● **Data section**:
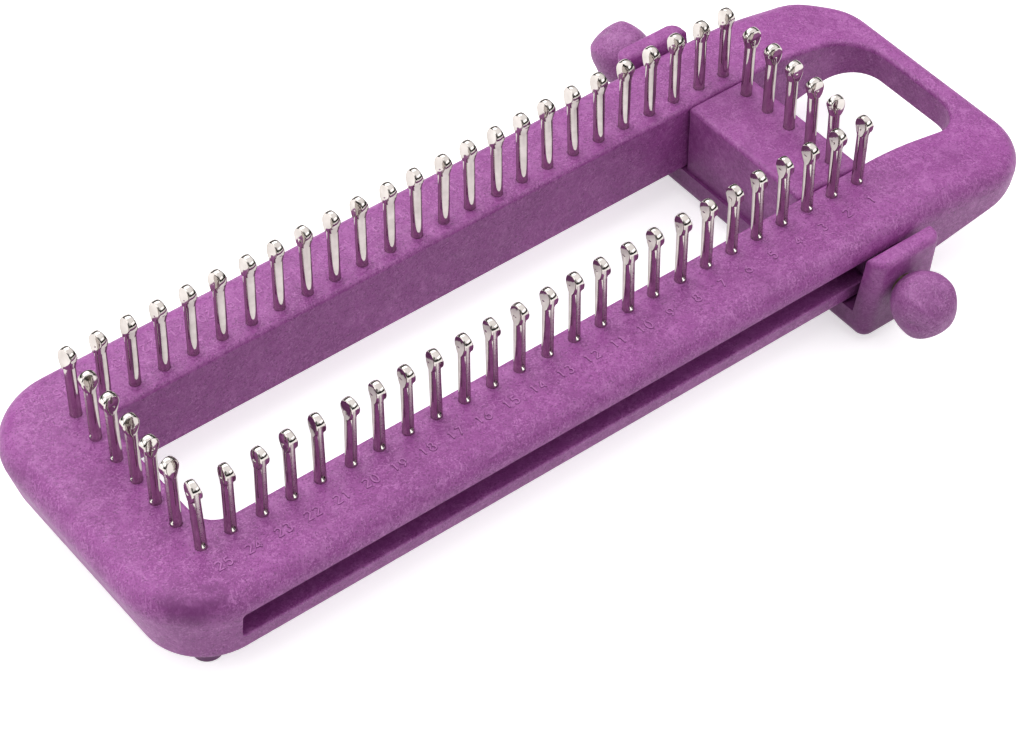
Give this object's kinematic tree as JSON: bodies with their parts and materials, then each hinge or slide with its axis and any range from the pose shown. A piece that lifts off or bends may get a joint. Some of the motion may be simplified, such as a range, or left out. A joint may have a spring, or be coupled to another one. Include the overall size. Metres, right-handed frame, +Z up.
{
  "type": "knitting board",
  "caption": "Long rectangular knitting board with upright metal pegs round an open middle and a pegged slider between the rails, clamped by a hand knob on each side.",
  "frame": {"origin": "on the surface the feet stand on, under the middle of the bounding box", "axes": "+X along the rails towards the thin handle end, +Y across the rails to the far rail, +Z up"},
  "size_m": [0.3102, 0.1565, 0.06],
  "materials": {
    "frame_plastic": "fibre-filled moulded plastic, mottled matte purple",
    "slider_plastic": "fibre-filled moulded plastic, mottled matte purple",
    "knob_plastic": "moulded plastic, mottled matte purple",
    "foot_plastic": "moulded plastic, matte purple",
    "shoe_plastic": "moulded plastic, matte dark purple",
    "peg_metal": "bright nickel plate",
    "screw_steel": "zinc-plated steel",
    "brass": "turned brass"
  },
  "bodies": {
    "board": {"frame": "frame_plastic", "near_rail_pegs": "peg_metal", "far_rail_pegs": "peg_metal", "end_peg_1": "peg_metal", "end_peg_2": "peg_metal", "end_peg_3": "peg_metal", "end_peg_4": "peg_metal", "end_peg_5": "peg_metal", "near_left_foot": "foot_plastic", "far_left_foot": "foot_plastic", "near_right_foot": "foot_plastic", "far_right_foot": "foot_plastic"},
    "slider": {"slider": "slider_plastic", "near_threaded_insert": "brass", "far_threaded_insert": "brass", "slider_peg_1": "peg_metal", "slider_peg_2": "peg_metal", "slider_peg_3": "peg_metal", "slider_peg_4": "peg_metal", "slider_peg_5": "peg_metal"},
    "near_shoe": {"near_slot_shoe": "shoe_plastic"},
    "far_shoe": {"far_slot_shoe": "shoe_plastic"},
    "near_knob": {"near_knob": "knob_plastic", "near_clamp_screw": "screw_steel"},
    "far_knob": {"far_knob": "knob_plastic", "far_clamp_screw": "screw_steel"}
  },
  "joints": [
    {"name": "slider_slide", "type": "slide", "parent": "board", "child": "slider", "axis": [1, 0, 0], "range_m": [-0.20003, 0.001]},
    {"name": "near_screw_advance", "type": "slide", "parent": "slider", "child": "near_shoe", "axis": [0, -0.9925, -0.1219], "range_m": [0, 0.0016]},
    {"name": "near_knob_turn", "type": "hinge", "parent": "near_shoe", "child": "near_knob", "pos_m": [0.08937, -0.047, 0.0226], "axis": [0, -0.9925, -0.1219], "range_deg": [0, 720]},
    {"name": "far_screw_advance", "type": "slide", "parent": "slider", "child": "far_shoe", "axis": [0, 0.9925, -0.1219], "range_m": [0, 0.0016]},
    {"name": "far_knob_turn", "type": "hinge", "parent": "far_shoe", "child": "far_knob", "pos_m": [0.08997, 0.047, 0.0233], "axis": [0, 0.9925, -0.1219], "range_deg": [0, 720]}
  ],
  "couplings": [
    {"joint": "near_knob_turn", "follows": "near_screw_advance", "rad_per_m": 7854},
    {"joint": "far_knob_turn", "follows": "far_screw_advance", "rad_per_m": 7854}
  ]
}
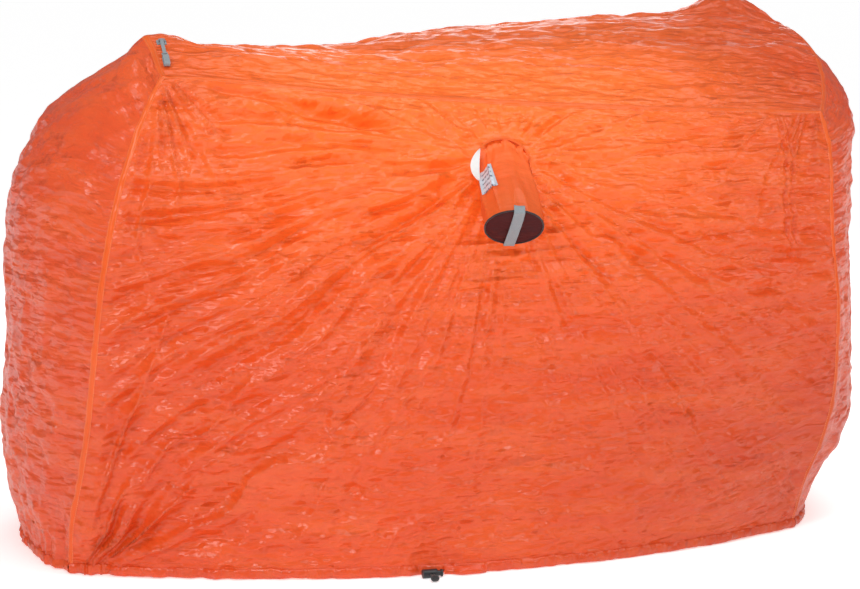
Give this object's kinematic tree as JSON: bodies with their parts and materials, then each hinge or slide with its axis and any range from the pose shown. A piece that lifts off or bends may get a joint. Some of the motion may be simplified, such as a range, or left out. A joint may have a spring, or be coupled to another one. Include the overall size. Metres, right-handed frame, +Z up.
{
  "type": "group emergency shelter",
  "caption": "Box-shaped open-bottomed nylon group shelter held up from inside, with a sewn-on stuff sack, hem drawcord with toggle, and pole loops.",
  "frame": {"origin": "centre of the footprint box on the ground", "axes": "+X along the long side to the right seen from the stuff sack's side, front with the stuff sack faces -Y, +Z up"},
  "size_m": [1.489, 0.7421, 0.9144],
  "materials": {
    "ripstop_nylon": "crinkled coated ripstop nylon",
    "seam_tape": "folded and stitched nylon",
    "base_cloth": "matt coated cloth",
    "piping": "woven binding",
    "grey_webbing": "woven webbing",
    "printed_label": "satin, plain stripes",
    "care_label": "satin",
    "black_cord": "braided",
    "eyelet_metal": "plated",
    "black_plastic": "moulded",
    "spring_steel": "drawn wire"
  },
  "bodies": {
    "shelter": {"care_label": "care_label", "front_hem_casing": "seam_tape", "front_left_corner_seam": "seam_tape", "front_panel": "ripstop_nylon", "front_right_corner_seam": "seam_tape", "front_roof_seam": "seam_tape", "hem_drawcord": "black_cord", "hem_drawcord_knot": "black_cord", "hem_exit_eyelets": "eyelet_metal", "hem_exit_flap": "seam_tape", "left_end_hem_casing": "seam_tape", "left_end_panel": "ripstop_nylon", "left_end_roof_seam": "seam_tape", "left_pole_anchor": "grey_webbing", "rear_hem_casing": "seam_tape", "rear_left_corner_seam": "seam_tape", "rear_panel": "ripstop_nylon", "rear_right_corner_seam": "seam_tape", "rear_roof_seam": "seam_tape", "right_end_hem_casing": "seam_tape", "right_end_panel": "ripstop_nylon", "right_end_roof_seam": "seam_tape", "right_pole_anchor": "grey_webbing", "roof_panel": "ripstop_nylon", "sack_port_binding": "seam_tape"},
    "stuff_sack": {"sack_body": "ripstop_nylon", "sack_base": "base_cloth", "sack_base_piping": "piping", "sack_handle": "grey_webbing", "sack_label": "printed_label", "sack_side_seam": "seam_tape", "sack_mouth_binding": "seam_tape"},
    "left_tape": {"left_pole_tape": "grey_webbing"},
    "left_tab": {"left_pole_tab": "grey_webbing"},
    "right_tape": {"right_pole_tape": "grey_webbing"},
    "right_tab": {"right_pole_tab": "grey_webbing"},
    "cord_lock": {"hem_lock_body": "black_plastic", "hem_lock_spring": "spring_steel"},
    "lock_plunger": {"hem_lock_plunger": "black_plastic"}
  },
  "joints": [
    {"name": "stuff_sack_swing", "type": "hinge", "parent": "shelter", "child": "stuff_sack", "pos_m": [0.04, -0.225, 0.7067], "axis": [-1, 0, 0], "range_deg": [0, 75]},
    {"name": "left_tape_lift", "type": "hinge", "parent": "shelter", "child": "left_tape", "pos_m": [-0.49392, -0.06974, 0.86534], "axis": [-1, 0, 0], "range_deg": [0, 120]},
    {"name": "left_tab_fold", "type": "hinge", "parent": "left_tape", "child": "left_tab", "pos_m": [-0.49395, -0.10423, 0.84508], "axis": [-1, 0, 0], "range_deg": [0, 100]},
    {"name": "right_tape_lift", "type": "hinge", "parent": "shelter", "child": "right_tape", "pos_m": [0.59995, 0.23718, 0.91065], "axis": [1, 0, 0], "range_deg": [0, 120]},
    {"name": "right_tab_fold", "type": "hinge", "parent": "right_tape", "child": "right_tab", "pos_m": [0.59991, 0.25343, 0.8741], "axis": [1, 0, 0], "range_deg": [0, 100]},
    {"name": "cord_lock_slide", "type": "slide", "parent": "shelter", "child": "cord_lock", "axis": [0, -1, 0], "range_m": [-0.003, 0.012]},
    {"name": "cord_lock_press", "type": "slide", "parent": "cord_lock", "child": "lock_plunger", "axis": [-1, 0, 0], "range_m": [0, 0.005], "stiffness_N_per_m": 400, "springref_m": -0.004, "deforming": ["hem_lock_spring"]}
  ]
}
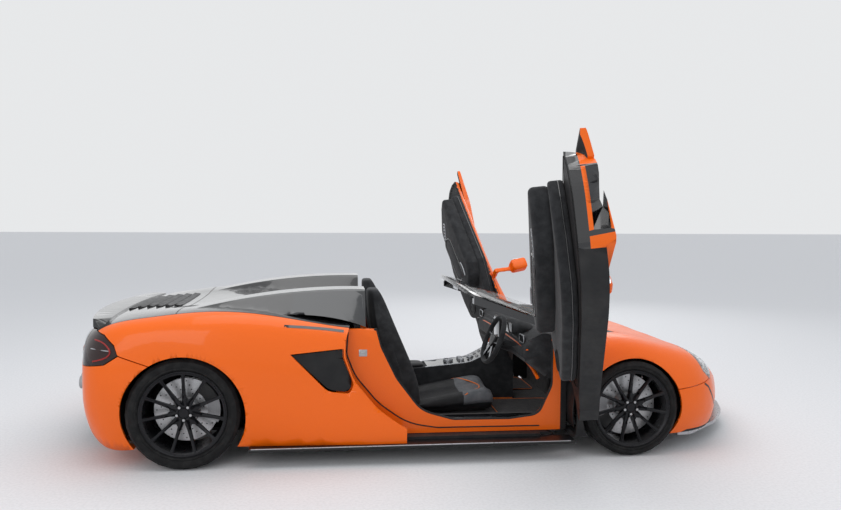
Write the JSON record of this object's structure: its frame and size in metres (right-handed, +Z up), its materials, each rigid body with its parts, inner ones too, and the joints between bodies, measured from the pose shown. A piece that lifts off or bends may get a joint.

● **The problem**: From the listing above, reproduce all the lines exactly.

● **Worked solution**:
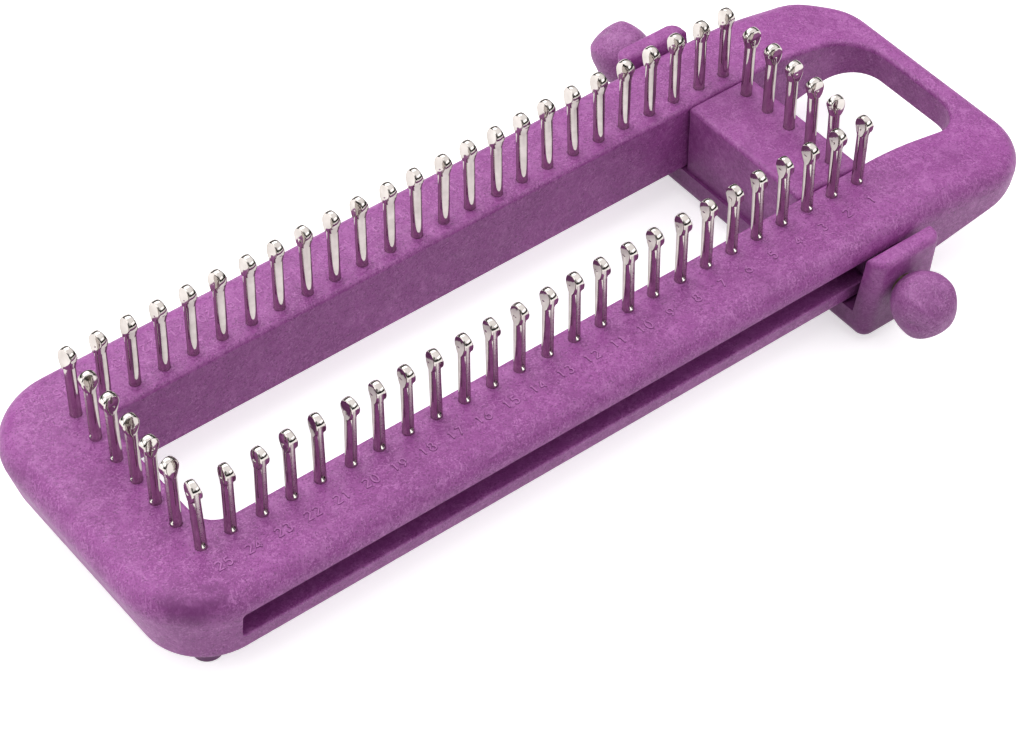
Give this object's kinematic tree as JSON: bodies with their parts and materials, then each hinge or slide with its axis and any range from the pose shown. A piece that lifts off or bends may get a joint. Some of the motion may be simplified, such as a range, or left out. A joint may have a spring, or be coupled to another one. Include the overall size. Metres, right-handed frame, +Z up.
{
  "type": "knitting board",
  "caption": "Long rectangular knitting board with upright metal pegs round an open middle and a pegged slider between the rails, clamped by a hand knob on each side.",
  "frame": {"origin": "on the surface the feet stand on, under the middle of the bounding box", "axes": "+X along the rails towards the thin handle end, +Y across the rails to the far rail, +Z up"},
  "size_m": [0.3102, 0.1565, 0.06],
  "materials": {
    "frame_plastic": "fibre-filled moulded plastic, mottled matte purple",
    "slider_plastic": "fibre-filled moulded plastic, mottled matte purple",
    "knob_plastic": "moulded plastic, mottled matte purple",
    "foot_plastic": "moulded plastic, matte purple",
    "shoe_plastic": "moulded plastic, matte dark purple",
    "peg_metal": "bright nickel plate",
    "screw_steel": "zinc-plated steel",
    "brass": "turned brass"
  },
  "bodies": {
    "board": {"frame": "frame_plastic", "near_rail_pegs": "peg_metal", "far_rail_pegs": "peg_metal", "end_peg_1": "peg_metal", "end_peg_2": "peg_metal", "end_peg_3": "peg_metal", "end_peg_4": "peg_metal", "end_peg_5": "peg_metal", "near_left_foot": "foot_plastic", "far_left_foot": "foot_plastic", "near_right_foot": "foot_plastic", "far_right_foot": "foot_plastic"},
    "slider": {"slider": "slider_plastic", "near_threaded_insert": "brass", "far_threaded_insert": "brass", "slider_peg_1": "peg_metal", "slider_peg_2": "peg_metal", "slider_peg_3": "peg_metal", "slider_peg_4": "peg_metal", "slider_peg_5": "peg_metal"},
    "near_shoe": {"near_slot_shoe": "shoe_plastic"},
    "far_shoe": {"far_slot_shoe": "shoe_plastic"},
    "near_knob": {"near_knob": "knob_plastic", "near_clamp_screw": "screw_steel"},
    "far_knob": {"far_knob": "knob_plastic", "far_clamp_screw": "screw_steel"}
  },
  "joints": [
    {"name": "slider_slide", "type": "slide", "parent": "board", "child": "slider", "axis": [1, 0, 0], "range_m": [-0.20003, 0.001]},
    {"name": "near_screw_advance", "type": "slide", "parent": "slider", "child": "near_shoe", "axis": [0, -0.9925, -0.1219], "range_m": [0, 0.0016]},
    {"name": "near_knob_turn", "type": "hinge", "parent": "near_shoe", "child": "near_knob", "pos_m": [0.08937, -0.047, 0.0226], "axis": [0, -0.9925, -0.1219], "range_deg": [0, 720]},
    {"name": "far_screw_advance", "type": "slide", "parent": "slider", "child": "far_shoe", "axis": [0, 0.9925, -0.1219], "range_m": [0, 0.0016]},
    {"name": "far_knob_turn", "type": "hinge", "parent": "far_shoe", "child": "far_knob", "pos_m": [0.08997, 0.047, 0.0233], "axis": [0, 0.9925, -0.1219], "range_deg": [0, 720]}
  ],
  "couplings": [
    {"joint": "near_knob_turn", "follows": "near_screw_advance", "rad_per_m": 7854},
    {"joint": "far_knob_turn", "follows": "far_screw_advance", "rad_per_m": 7854}
  ]
}
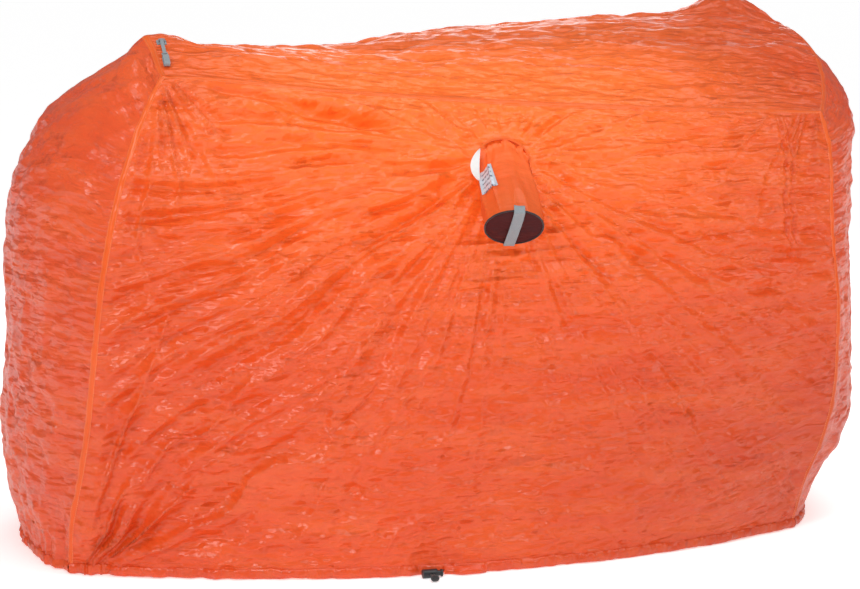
Give this object's kinematic tree as JSON: bodies with their parts and materials, then each hinge or slide with its axis and any range from the pose shown. A piece that lifts off or bends may get a joint. Some of the motion may be simplified, such as a range, or left out. A joint may have a spring, or be coupled to another one. Include the overall size. Metres, right-handed frame, +Z up.
{
  "type": "group emergency shelter",
  "caption": "Box-shaped open-bottomed nylon group shelter held up from inside, with a sewn-on stuff sack, hem drawcord with toggle, and pole loops.",
  "frame": {"origin": "centre of the footprint box on the ground", "axes": "+X along the long side to the right seen from the stuff sack's side, front with the stuff sack faces -Y, +Z up"},
  "size_m": [1.489, 0.7421, 0.9144],
  "materials": {
    "ripstop_nylon": "crinkled coated ripstop nylon",
    "seam_tape": "folded and stitched nylon",
    "base_cloth": "matt coated cloth",
    "piping": "woven binding",
    "grey_webbing": "woven webbing",
    "printed_label": "satin, plain stripes",
    "care_label": "satin",
    "black_cord": "braided",
    "eyelet_metal": "plated",
    "black_plastic": "moulded",
    "spring_steel": "drawn wire"
  },
  "bodies": {
    "shelter": {"care_label": "care_label", "front_hem_casing": "seam_tape", "front_left_corner_seam": "seam_tape", "front_panel": "ripstop_nylon", "front_right_corner_seam": "seam_tape", "front_roof_seam": "seam_tape", "hem_drawcord": "black_cord", "hem_drawcord_knot": "black_cord", "hem_exit_eyelets": "eyelet_metal", "hem_exit_flap": "seam_tape", "left_end_hem_casing": "seam_tape", "left_end_panel": "ripstop_nylon", "left_end_roof_seam": "seam_tape", "left_pole_anchor": "grey_webbing", "rear_hem_casing": "seam_tape", "rear_left_corner_seam": "seam_tape", "rear_panel": "ripstop_nylon", "rear_right_corner_seam": "seam_tape", "rear_roof_seam": "seam_tape", "right_end_hem_casing": "seam_tape", "right_end_panel": "ripstop_nylon", "right_end_roof_seam": "seam_tape", "right_pole_anchor": "grey_webbing", "roof_panel": "ripstop_nylon", "sack_port_binding": "seam_tape"},
    "stuff_sack": {"sack_body": "ripstop_nylon", "sack_base": "base_cloth", "sack_base_piping": "piping", "sack_handle": "grey_webbing", "sack_label": "printed_label", "sack_side_seam": "seam_tape", "sack_mouth_binding": "seam_tape"},
    "left_tape": {"left_pole_tape": "grey_webbing"},
    "left_tab": {"left_pole_tab": "grey_webbing"},
    "right_tape": {"right_pole_tape": "grey_webbing"},
    "right_tab": {"right_pole_tab": "grey_webbing"},
    "cord_lock": {"hem_lock_body": "black_plastic", "hem_lock_spring": "spring_steel"},
    "lock_plunger": {"hem_lock_plunger": "black_plastic"}
  },
  "joints": [
    {"name": "stuff_sack_swing", "type": "hinge", "parent": "shelter", "child": "stuff_sack", "pos_m": [0.04, -0.225, 0.7067], "axis": [-1, 0, 0], "range_deg": [0, 75]},
    {"name": "left_tape_lift", "type": "hinge", "parent": "shelter", "child": "left_tape", "pos_m": [-0.49392, -0.06974, 0.86534], "axis": [-1, 0, 0], "range_deg": [0, 120]},
    {"name": "left_tab_fold", "type": "hinge", "parent": "left_tape", "child": "left_tab", "pos_m": [-0.49395, -0.10423, 0.84508], "axis": [-1, 0, 0], "range_deg": [0, 100]},
    {"name": "right_tape_lift", "type": "hinge", "parent": "shelter", "child": "right_tape", "pos_m": [0.59995, 0.23718, 0.91065], "axis": [1, 0, 0], "range_deg": [0, 120]},
    {"name": "right_tab_fold", "type": "hinge", "parent": "right_tape", "child": "right_tab", "pos_m": [0.59991, 0.25343, 0.8741], "axis": [1, 0, 0], "range_deg": [0, 100]},
    {"name": "cord_lock_slide", "type": "slide", "parent": "shelter", "child": "cord_lock", "axis": [0, -1, 0], "range_m": [-0.003, 0.012]},
    {"name": "cord_lock_press", "type": "slide", "parent": "cord_lock", "child": "lock_plunger", "axis": [-1, 0, 0], "range_m": [0, 0.005], "stiffness_N_per_m": 400, "springref_m": -0.004, "deforming": ["hem_lock_spring"]}
  ]
}
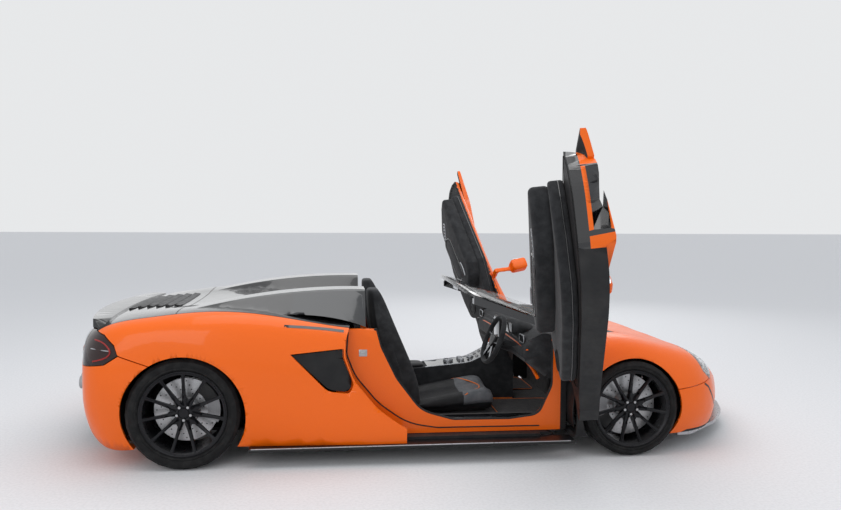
Write the JSON record of this object's structure: its frame and size in metres (right-handed, +Z up), its materials, each rigid body with its parts, inner ones too, and the joints between bodies, measured from the pose shown. A piece that lifts off or bends may get a joint.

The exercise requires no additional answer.